# Can´t believe no one is talking about Moebius Green Lantern model yet...



## Matthew Green (Nov 12, 2000)

Why can´t I post a link in here I will never know...

But it´s on Toymania right now.


----------



## falcondesigns (Oct 30, 2002)

I posted it in the Wonderfest thread.


----------



## derric1968 (Jun 13, 2003)

Look here:

http://www.hobbytalk.com/bbs1/showthread.php?t=326595&page=8

and here:

http://www.hobbytalk.com/bbs1/showthread.php?t=327424

for talk about it. It's being talked about, just not in its own thread.


----------



## geoffdude (Mar 31, 2009)

Believe me, I'm all over this news like *green on a lime!*

In fact, I think Frank should let ME build and paint the final product mock up... :thumbsup:


----------



## Tim Nolan (Jul 9, 2008)

I love this guy. I'll buy it. I cant wait for the movie to come out!


----------



## MartinHatfield (Apr 11, 2004)

Not really interested in the kit or the movie. I AM interested in the Bride of Frankenstein kit that will have BOTH the Bride and the Monster in 1/8 scale.


----------



## Moonman27 (Aug 26, 2008)

Josh Rogan as the Green Hornet?!?!! Bad casting! The Black Beauty looks better than ever,though. As for the movie,it looks like they are treating it as a comedy,which sucks! I would like to see a 1/25th scale model of the BB,that would NOT suck.


----------



## geoffdude (Mar 31, 2009)

Moonman27 said:


> Josh Rogan as the Green Hornet?!?!! Bad casting! The Black Beauty looks better than ever,though. As for the movie,it looks like they are treating it as a comedy,which sucks! I would like to see a 1/25th scale model of the BB,that would NOT suck.


"Lantern" not "Hornet"...










Green Lantern vs Green Hornet, who would win?


----------



## MartinHatfield (Apr 11, 2004)

Moonman27 said:


> Josh Rogan as the Green Hornet?!?!! Bad casting! The Black Beauty looks better than ever,though. As for the movie,it looks like they are treating it as a comedy,which sucks! I would like to see a 1/25th scale model of the BB,that would NOT suck.


It was Seth Rogen who played and wrote the Green Hornet, and yes it was terrible.

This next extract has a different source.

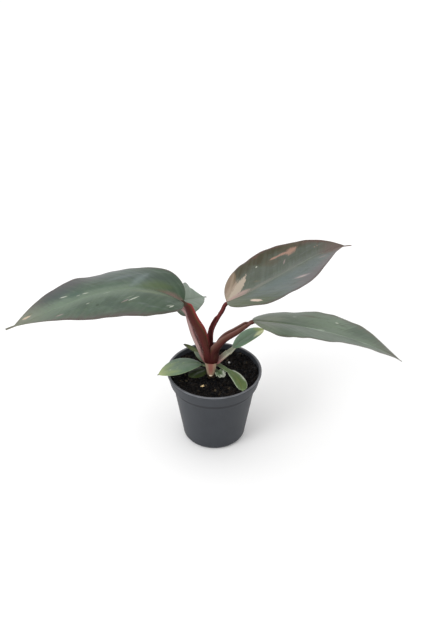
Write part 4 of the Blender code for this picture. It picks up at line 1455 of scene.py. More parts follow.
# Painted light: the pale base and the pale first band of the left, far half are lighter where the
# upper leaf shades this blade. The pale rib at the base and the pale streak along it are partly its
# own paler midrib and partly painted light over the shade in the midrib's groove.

The only thing that I enjoyed about the film was the Black Beauty automobiles.


----------



## deadmanincfan (Mar 11, 2008)

geoffdude said:


> Believe me, I'm all over this news like *green on a lime!*
> 
> In fact, I think Frank should let ME build and paint the final product mock up... :thumbsup:



We may have to arm-wrestle for that honor, Geoff me lad...


----------



## BatToys (Feb 4, 2002)

What amazed me about the Green Hornet movie was how true newspapers are corrupt.


----------



## kit-junkie (Apr 8, 2005)

BatToys said:


> What amazed me about the Green Hornet movie was how true newspapers are corrupt.


Right! 'cause false newspapers are honest as the day is long...

What is it you are trying to say, here?


----------